De hormoonmedicatie die artsen voorschrijven zijn bijna altijd bio-identiek. Dat zijn hormonen die moleculair gezien hetzelfde zijn als lichaamseigen hormonen als oestrogeen en progesteron. Het voordeel is dat ze goed door het lichaam worden opgenomen. Bio-identiek betekent niet dat deze hormonen natuurlijk zijn. Er is altijd een chemisch proces nodig om deze medicatie te maken.
Bij het gebruik van hormoonmedicatie voor overgangsklachten gedurende vijf jaar lang is er geen verhoogde kans op kanker. Een kleine groep vrouwen mag de medicatie niet gebruiken, bijvoorbeeld vrouwen die borstkanker hebben gehad. Er is ook medicatie zonder hormonen, maar die wordt niet vergoed vanuit het basispakket.
Sinds die aanpassing kunnen huisartsen vrouwen met klachten beter helpen. Een goede zaak, vindt de gynaecoloog, ook omdat menopauzepoli's en gynaecologen lange wachtlijsten hebben. "Lang niet iedereen hoeft naar het ziekenhuis. Het is zonde als je onnodig heel lang moet wachten."

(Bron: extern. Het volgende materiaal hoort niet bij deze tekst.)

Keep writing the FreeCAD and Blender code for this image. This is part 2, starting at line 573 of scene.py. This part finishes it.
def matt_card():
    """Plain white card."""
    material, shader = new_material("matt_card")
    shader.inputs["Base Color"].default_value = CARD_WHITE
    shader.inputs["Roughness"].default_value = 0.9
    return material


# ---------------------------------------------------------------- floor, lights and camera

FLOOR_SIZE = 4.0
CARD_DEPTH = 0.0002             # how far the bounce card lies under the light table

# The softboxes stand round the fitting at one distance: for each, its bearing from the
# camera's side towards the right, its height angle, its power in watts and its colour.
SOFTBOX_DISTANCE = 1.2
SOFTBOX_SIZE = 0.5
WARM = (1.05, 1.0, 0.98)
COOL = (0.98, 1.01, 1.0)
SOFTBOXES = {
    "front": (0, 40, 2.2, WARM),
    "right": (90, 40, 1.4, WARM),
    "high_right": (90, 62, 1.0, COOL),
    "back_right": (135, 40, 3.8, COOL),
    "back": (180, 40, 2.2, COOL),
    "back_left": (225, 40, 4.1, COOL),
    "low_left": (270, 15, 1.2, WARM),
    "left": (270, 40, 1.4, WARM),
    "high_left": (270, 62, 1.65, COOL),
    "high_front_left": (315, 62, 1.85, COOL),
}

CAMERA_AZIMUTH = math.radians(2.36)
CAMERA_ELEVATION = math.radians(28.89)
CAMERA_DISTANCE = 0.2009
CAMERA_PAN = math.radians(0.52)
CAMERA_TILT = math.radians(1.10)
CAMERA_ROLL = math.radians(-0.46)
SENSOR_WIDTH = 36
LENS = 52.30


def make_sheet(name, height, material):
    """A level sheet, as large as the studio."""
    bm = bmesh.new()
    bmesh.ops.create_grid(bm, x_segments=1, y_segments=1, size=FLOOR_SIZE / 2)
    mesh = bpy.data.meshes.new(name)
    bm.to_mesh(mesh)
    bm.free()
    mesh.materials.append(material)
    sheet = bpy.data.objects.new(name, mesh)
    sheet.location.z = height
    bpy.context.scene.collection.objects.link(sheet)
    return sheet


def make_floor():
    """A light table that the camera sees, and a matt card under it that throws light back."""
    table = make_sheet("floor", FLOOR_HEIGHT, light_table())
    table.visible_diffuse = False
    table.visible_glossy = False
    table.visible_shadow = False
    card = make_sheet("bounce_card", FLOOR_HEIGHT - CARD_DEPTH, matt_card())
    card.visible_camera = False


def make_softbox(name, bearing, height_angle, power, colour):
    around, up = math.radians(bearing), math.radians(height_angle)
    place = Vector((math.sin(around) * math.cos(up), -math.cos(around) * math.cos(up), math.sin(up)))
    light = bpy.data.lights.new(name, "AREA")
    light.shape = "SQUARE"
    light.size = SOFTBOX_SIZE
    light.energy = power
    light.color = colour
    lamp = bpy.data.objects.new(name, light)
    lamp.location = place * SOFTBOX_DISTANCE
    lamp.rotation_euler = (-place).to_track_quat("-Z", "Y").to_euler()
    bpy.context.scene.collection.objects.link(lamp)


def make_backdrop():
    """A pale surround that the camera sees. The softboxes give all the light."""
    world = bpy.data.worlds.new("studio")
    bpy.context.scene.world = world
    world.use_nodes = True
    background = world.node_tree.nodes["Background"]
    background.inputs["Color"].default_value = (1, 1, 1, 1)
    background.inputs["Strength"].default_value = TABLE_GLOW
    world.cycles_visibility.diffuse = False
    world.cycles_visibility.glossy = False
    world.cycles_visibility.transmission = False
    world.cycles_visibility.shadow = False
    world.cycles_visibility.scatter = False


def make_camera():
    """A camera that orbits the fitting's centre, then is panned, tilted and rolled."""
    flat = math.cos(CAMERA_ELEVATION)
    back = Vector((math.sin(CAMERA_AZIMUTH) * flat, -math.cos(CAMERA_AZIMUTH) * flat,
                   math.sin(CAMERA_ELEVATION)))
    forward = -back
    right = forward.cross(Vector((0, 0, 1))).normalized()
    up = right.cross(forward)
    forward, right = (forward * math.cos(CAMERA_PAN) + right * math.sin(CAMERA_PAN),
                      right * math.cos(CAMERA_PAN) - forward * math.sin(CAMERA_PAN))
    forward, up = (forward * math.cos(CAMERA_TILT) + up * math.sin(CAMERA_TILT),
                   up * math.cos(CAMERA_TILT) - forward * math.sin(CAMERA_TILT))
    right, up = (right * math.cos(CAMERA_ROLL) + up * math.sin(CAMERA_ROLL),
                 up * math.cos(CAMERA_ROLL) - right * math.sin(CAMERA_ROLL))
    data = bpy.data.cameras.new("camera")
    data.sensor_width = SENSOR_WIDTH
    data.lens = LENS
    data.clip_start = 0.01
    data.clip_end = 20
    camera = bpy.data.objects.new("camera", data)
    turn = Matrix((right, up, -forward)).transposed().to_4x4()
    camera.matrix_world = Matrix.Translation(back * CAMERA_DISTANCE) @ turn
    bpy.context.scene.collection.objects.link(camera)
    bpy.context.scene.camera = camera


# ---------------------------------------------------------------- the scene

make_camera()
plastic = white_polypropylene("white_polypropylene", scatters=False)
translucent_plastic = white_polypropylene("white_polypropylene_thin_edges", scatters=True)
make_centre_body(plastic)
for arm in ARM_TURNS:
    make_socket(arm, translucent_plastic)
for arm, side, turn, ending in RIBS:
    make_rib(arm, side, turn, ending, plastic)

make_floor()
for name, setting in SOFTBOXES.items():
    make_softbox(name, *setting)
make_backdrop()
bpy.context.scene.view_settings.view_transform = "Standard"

Ook Margrita Slagter, de huisarts van Anouk Potman, vindt dat vrouwen bij de huisarts terecht moeten kunnen voor overgangsklachten. Nog niet elke huisarts is goed op de hoogte, merkt Slagter, die nascholing hierover geeft aan collega's. "Er is nog wel een inhaalslag nodig."
Herkennen van klachten
Juist dat bewustzijn is van belang, zegt ook huisarts Femke Hohmann. "Belangrijk is dat huisartsen klachten niet wegwuiven. Dat ze denken: dit kan wel eens de overgang zijn."
Hohmann en Slagter zien dat steeds meer vrouwen zelf vragen of hun klachten te maken hebben met de overgang. "Ze komen beter geïnformeerd naar de huisarts." Erkenning is heel belangrijk, zegt ze. "Of we dan wel of geen hormoonmedicatie moeten voorschrijven, is een tweede."